This is the blurb from the back cover of The Poets’ Stairwell:

Claude Boon and Henry Luck, young poets in quest of their muses, cut a swathe through the cultural capitals and byways of Europe and Asia towards the end of the Cold War.

The Poets’ Stairwell revitalises the picaresque novel. Vibrant, sensuous and layered, it has a tumble of characters and pranks.

Anarchist puckish Beamish, the Isadora Duncan-like Eva, class warrior, Branca, a libidinous translator of poems with Jelena, her iconoclast daughter, Luc Courlai a jailed French philosopher, Titus the Yankee acrobat who cradles his gun like a baby, Mr Hark a saintly Irish funeral director, Willi a German truck driver versed in Thomas Aquinas and sensible Rhee, Henry’s girlfriend – amongst others.

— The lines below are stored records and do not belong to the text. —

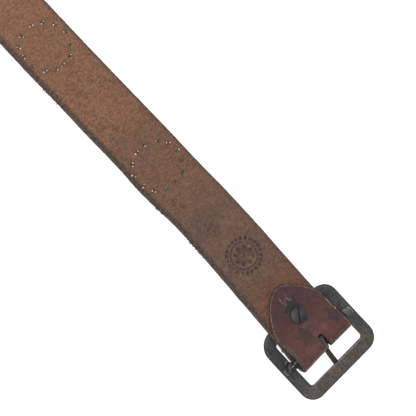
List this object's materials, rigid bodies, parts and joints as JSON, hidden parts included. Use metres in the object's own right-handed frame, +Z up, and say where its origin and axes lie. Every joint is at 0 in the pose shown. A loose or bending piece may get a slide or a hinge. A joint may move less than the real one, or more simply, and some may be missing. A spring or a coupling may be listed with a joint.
{
  "type": "studded leather belt",
  "caption": "Studded leather belt laid out flat, back side up: folded and screwed end on a centre-bar buckle with a swinging prong, and a pointed free end with punched holes.",
  "frame": {"origin": "under the middle of the belt's bounding box, on the surface that it lies on", "axes": "+X along the strap towards the buckle, +Z up out of the strap's back, which faces up; +Y across the strap"},
  "size_m": [1.0886, 0.0626, 0.0155],
  "materials": {
    "leather": "rough suede-like back, smooth red-brown front with dark printed stars, dark burnished edges",
    "gunmetal": "antique gunmetal, brushed and worn, lighter on its edges",
    "studs": "tarnished nickel"
  },
  "bodies": {
    "belt": {"strap": "leather", "strap_fold": "leather", "screw": "gunmetal", "screw_post": "gunmetal", "stud_1_01": "studs", "stud_1_02": "studs", "stud_1_03": "studs", "stud_1_04": "studs", "stud_1_05": "studs", "stud_1_06": "studs", "stud_1_07": "studs", "stud_1_08": "studs", "stud_1_09": "studs", "stud_1_10": "studs", "stud_1_11": "studs", "stud_1_12": "studs", "stud_1_13": "studs", "stud_2_01": "studs", "stud_2_02": "studs", "stud_2_03": "studs", "stud_2_04": "studs", "stud_2_05": "studs", "stud_2_06": "studs", "stud_2_07": "studs", "stud_2_08": "studs", "stud_2_09": "studs", "stud_2_10": "studs", "stud_2_11": "studs", "stud_2_12": "studs", "stud_2_13": "studs", "stud_3_01": "studs", "stud_3_02": "studs", "stud_3_03": "studs", "stud_3_04": "studs", "stud_3_05": "studs", "stud_3_06": "studs", "stud_3_07": "studs", "stud_3_08": "studs", "stud_3_09": "studs", "stud_3_10": "studs", "stud_3_11": "studs", "stud_3_12": "studs", "stud_3_13": "studs"},
    "buckle": {"buckle_frame": "gunmetal", "centre_bar": "gunmetal"},
    "prong": {"prong": "gunmetal"}
  },
  "joints": [
    {"name": "buckle_hinge", "type": "hinge", "parent": "belt", "child": "buckle", "pos_m": [0.5157, 0, 0.0094], "axis": [0, -1, 0], "range_deg": [0, 116]},
    {"name": "prong_hinge", "type": "hinge", "parent": "buckle", "child": "prong", "pos_m": [0.5157, 0.00105, 0.0094], "axis": [0, 1, 0], "range_deg": [0, 120]}
  ]
}
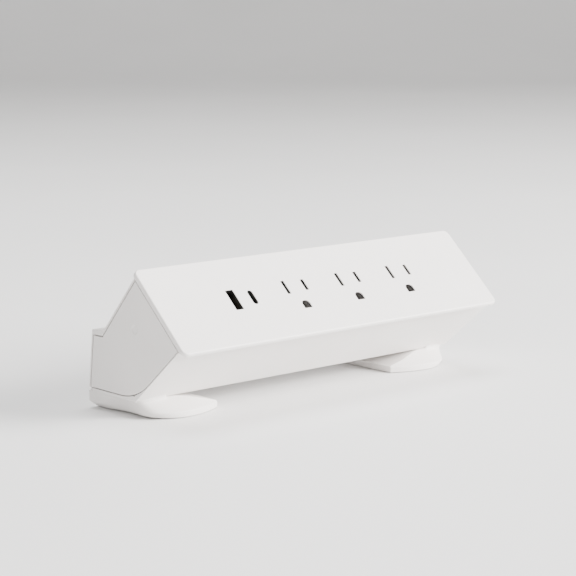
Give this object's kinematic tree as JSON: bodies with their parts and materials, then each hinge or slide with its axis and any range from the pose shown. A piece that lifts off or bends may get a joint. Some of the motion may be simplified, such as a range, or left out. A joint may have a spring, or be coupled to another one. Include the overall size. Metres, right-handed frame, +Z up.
{
  "type": "desk power strip",
  "caption": "White desk power strip with a sloped plate of grounded outlets and USB charging ports, on a triangular housing with two moulded feet.",
  "frame": {"origin": "middle of the footprint, on the surface that the strip stands on", "axes": "+X along the strip towards the last outlet, +Y to the rear, +Z up; the face plate looks to -Y and up"},
  "size_m": [0.2176, 0.0762, 0.0738],
  "materials": {
    "casing": "satin moulded white, fine texture",
    "rear_casing": "satin moulded white, fine texture",
    "foot_rubber": "matt",
    "carrier": "moulded grey",
    "shutter": "smooth grey",
    "steel": "plated",
    "contact_brass": "stamped",
    "circuit_board": "green solder mask",
    "black_plastic": "moulded black",
    "gland_rubber": "soft moulded, pale grey",
    "component_amber": "varnished",
    "capacitor_can": "sleeved",
    "black_insulation": "extruded",
    "white_insulation": "extruded",
    "green_insulation": "extruded"
  },
  "bodies": {
    "housing": {"face_plate": "casing", "lower_housing": "casing", "rear_cover": "rear_casing", "end_cap_left": "rear_casing", "end_cap_right": "rear_casing", "foot_pad_left": "foot_rubber", "foot_pad_right": "foot_rubber", "outlet_body_1": "carrier", "outlet_body_2": "carrier", "outlet_body_3": "carrier", "busbar_tray": "carrier", "cord_clamp": "carrier", "shutter_spring_1": "steel", "shutter_spring_2": "steel", "shutter_spring_3": "steel", "usb_a_shell": "steel", "usb_c_shell": "steel", "terminal_screw_1": "steel", "terminal_screw_2": "steel", "terminal_screw_3": "steel", "clamp_screw_low": "steel", "clamp_screw_high": "steel", "cover_screw_1": "steel", "cover_screw_2": "steel", "tray_screw_1": "steel", "tray_screw_2": "steel", "board_screw_1": "steel", "board_screw_2": "steel", "live_busbar": "contact_brass", "neutral_busbar": "contact_brass", "ground_busbar": "contact_brass", "usb_board": "circuit_board", "usb_a_tongue": "black_plastic", "usb_c_tongue": "black_plastic", "control_chip": "black_plastic", "terminal_block": "black_plastic", "cord_gland": "gland_rubber", "transformer": "component_amber", "line_fuse": "component_amber", "input_capacitor": "capacitor_can", "output_capacitor": "capacitor_can", "live_lead": "black_insulation", "charger_live_lead": "black_insulation", "neutral_lead": "white_insulation", "charger_neutral_lead": "white_insulation", "ground_lead": "green_insulation"},
    "shutter_slider_1": {"shutter_1": "shutter"},
    "shutter_slider_2": {"shutter_2": "shutter"},
    "shutter_slider_3": {"shutter_3": "shutter"}
  },
  "joints": [
    {"name": "shutter_1_slide", "type": "slide", "parent": "housing", "child": "shutter_slider_1", "axis": [1, 0, 0], "range_m": [0, 0.0036], "stiffness_N_per_m": 120, "springref_m": -0.002, "deforming": ["shutter_spring_1"]},
    {"name": "shutter_2_slide", "type": "slide", "parent": "housing", "child": "shutter_slider_2", "axis": [1, 0, 0], "range_m": [0, 0.0036], "stiffness_N_per_m": 120, "springref_m": -0.002, "deforming": ["shutter_spring_2"]},
    {"name": "shutter_3_slide", "type": "slide", "parent": "housing", "child": "shutter_slider_3", "axis": [1, 0, 0], "range_m": [0, 0.0036], "stiffness_N_per_m": 120, "springref_m": -0.002, "deforming": ["shutter_spring_3"]}
  ]
}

Behind this company lives a virtual one of poets and philosophers from Yeats to Plato, attending as time and place invoke them. Our picaros’ adventures allow Alan Gould to discuss poetic inspiration from womb to self-conscious maturity.

The tale of Martha the American plumber will make you cry. There is Sir John Cue the obstetrician who delivers Boon twice across a lifetime to round out the plot. And the meeting with Ted Hughes is not to be missed.

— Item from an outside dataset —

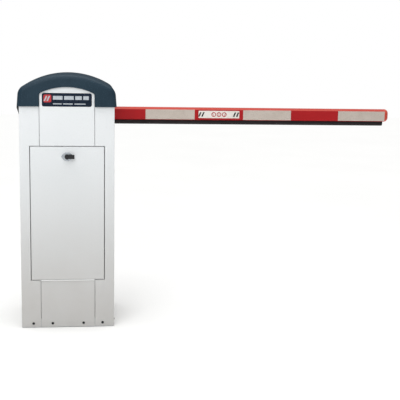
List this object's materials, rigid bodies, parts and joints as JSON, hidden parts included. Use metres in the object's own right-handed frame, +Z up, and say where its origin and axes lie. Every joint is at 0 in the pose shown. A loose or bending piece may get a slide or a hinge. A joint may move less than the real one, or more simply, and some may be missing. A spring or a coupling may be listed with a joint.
{
  "type": "parking barrier gate",
  "caption": "Parking barrier gate: white sheet-steel cabinet with a domed cap and tilting door, and a short red and white striped boom on a crank-driven shaft.",
  "frame": {"origin": "on the floor at the centre of the four anchor bolts, on the base plate's underside", "axes": "+Z up, +X the way the boom reaches when it is down, -Y the front with the door; the boom is on the rear, +Y, side"},
  "size_m": [1.6896, 0.448, 1.044],
  "materials": {
    "white_powder_coat": "satin powder coat, off-white",
    "cap_grey": "moulded, fine grain, dark blue-grey",
    "boom_red": "gloss red paint on extruded aluminium",
    "black_rubber": "matt extruded rubber",
    "reflective_white": "retroreflective white film",
    "end_cap_orange": "moulded orange-red",
    "zinc_plate": "bright zinc plated steel",
    "black_steel": "black powder coat",
    "black_oxide": "black oxide fasteners",
    "chrome_plate": "polished chrome",
    "grey_casting": "sand-cast aluminium, as cast",
    "motor_grey": "grey machine enamel",
    "spring_steel": "oil-tempered spring steel",
    "navy_badge": "printed gloss film",
    "label_film": "printed reflective film",
    "black_plastic": "moulded black plastic",
    "grey_plastic": "moulded grey plastic",
    "circuit_green": "solder resist",
    "component_dark": "moulded components",
    "ground_steel": "turned and ground steel",
    "red_rocker": "moulded red"
  },
  "bodies": {
    "cabinet": {"base_plate": "zinc_plate", "base_angles": "zinc_plate", "corner_posts": "zinc_plate", "frame_rails": "zinc_plate", "left_side_panel": "white_powder_coat", "right_side_panel": "white_powder_coat", "upper_front_panel": "white_powder_coat", "lower_front_panel": "white_powder_coat", "rear_panel": "white_powder_coat", "shaft_seal": "black_rubber", "panel_screws": "black_oxide", "badge_plate": "navy_badge", "front_bearing_plate": "zinc_plate", "rear_bearing_plate": "zinc_plate", "flange_bearings": "motor_grey", "frame_bolts": "zinc_plate", "stop_bars": "zinc_plate", "stop_bumpers": "black_rubber", "motor_plate": "zinc_plate", "gearbox_housing": "grey_casting", "motor": "motor_grey", "fan_cover": "black_plastic", "spring_shelf": "zinc_plate", "spring_anchor": "zinc_plate", "counterbalance_spring": "spring_steel", "control_box": "grey_plastic", "control_board": "circuit_green", "board_components": "component_dark", "control_box_lid": "grey_plastic", "cable_gland": "black_plastic"},
    "cap": {"cap_shell": "cap_grey"},
    "door": {"door_panel": "white_powder_coat", "lock_housing": "chrome_plate"},
    "lock": {"lock_core": "black_plastic", "lock_wing": "black_plastic", "lock_cam": "zinc_plate"},
    "arm": {"arm_shaft": "ground_steel", "shaft_key": "ground_steel", "drive_lever": "zinc_plate", "spring_lever": "zinc_plate", "lever_pins": "ground_steel", "arm_hub": "black_steel", "arm_bracket": "black_steel", "clamp_plate": "black_steel", "boom_bolts": "zinc_plate", "boom_nuts": "zinc_plate", "boom_tube": "boom_red", "reflective_tapes": "reflective_white", "label_plate": "label_film", "rubber_edge": "black_rubber", "boom_end_caps": "end_cap_orange"},
    "crank": {"output_shaft": "ground_steel", "crank": "zinc_plate", "crank_pin": "ground_steel"},
    "rod": {"drive_rod": "zinc_plate", "rod_ends": "zinc_plate"},
    "yoke": {"spring_yoke": "zinc_plate"},
    "rocker": {"power_rocker": "red_rocker"},
    "knob": {"release_knob": "black_plastic"}
  },
  "joints": [
    {"name": "arm_lift", "type": "hinge", "parent": "cabinet", "child": "arm", "pos_m": [0, 0, 0.865], "axis": [0, -1, 0], "range_deg": [0, 90]},
    {"name": "crank_turn", "type": "hinge", "parent": "cabinet", "child": "crank", "pos_m": [0, 0, 0.565], "axis": [0, -1, 0], "range_deg": [0, 90]},
    {"name": "rod_swing", "type": "hinge", "parent": "crank", "child": "rod", "pos_m": [0.0495, 0, 0.5155], "axis": [0, -1, 0], "range_deg": [-90, 0]},
    {"name": "yoke_slide", "type": "slide", "parent": "cabinet", "child": "yoke", "axis": [0, 0, 1], "range_m": [-0.07071, 0], "deforming": ["counterbalance_spring"]},
    {"name": "door_tilt", "type": "hinge", "parent": "cabinet", "child": "door", "pos_m": [0, -0.175, 0.204], "axis": [1, 0, 0], "range_deg": [0, 35]},
    {"name": "lock_turn", "type": "hinge", "parent": "door", "child": "lock", "pos_m": [0, -0.175, 0.715], "axis": [0, -1, 0], "range_deg": [0, 90]},
    {"name": "cap_lift", "type": "slide", "parent": "cabinet", "child": "cap", "axis": [0, 0, 1], "range_m": [0, 0.15]},
    {"name": "power_switch", "type": "hinge", "parent": "cabinet", "child": "rocker", "pos_m": [0.091, -0.0405, 0.226], "axis": [-1, 0, 0], "range_deg": [0, 18]},
    {"name": "release_turn", "type": "hinge", "parent": "cabinet", "child": "knob", "pos_m": [0, -0.13, 0.565], "axis": [0, 1, 0], "range_deg": [0, 90]}
  ],
  "couplings": [
    {"joint": "crank_turn", "follows": "arm_lift", "ratio": 1},
    {"joint": "rod_swing", "follows": "arm_lift", "ratio": -1},
    {"joint": "yoke_slide", "follows": "arm_lift", "m_per_rad": -0.045016}
  ]
}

Look at this, from chapter 10 ‘Henry Unicorn’:

Illness and poetry, here was an antique theme.  Following this argument with Eva, Henry went down with a bad cold and, given how meagre were the t-shirts he wore beneath his suede jacket, this collapse was unsurprising.  The intellect that could seize upon the gist of Hegel hardly knew how to dress himself properly against the Canberra frosts.

For three weeks his nose dripped, his body drooped, and his complexion became more spectral than usual.  Rhee made soup for him, his English Honours set felt vaguely anxious about his mortality, perhaps with Keats or Chatterton in mind.  But Henry Luck, scholar, worked on through his infection, churning his essays on Wittgenstein and Wordsworth.  Once when I visited him, I found him in his chair, on his lap a book with a bright red cover, around him a snowdrift of dropped tissues, and the sight of his soggy person hunched around that eye-catching book was like seeing through fog where a furnace glowed from some open kiln door.

The Poets’ Stairwell, by Alan Gould, Black Pepper Publishing, 2015, ISBN 9781876044800, p.33

I was at uni at the same time as Alan Gould; we seem to have studied the same poets.  This novel is a delight.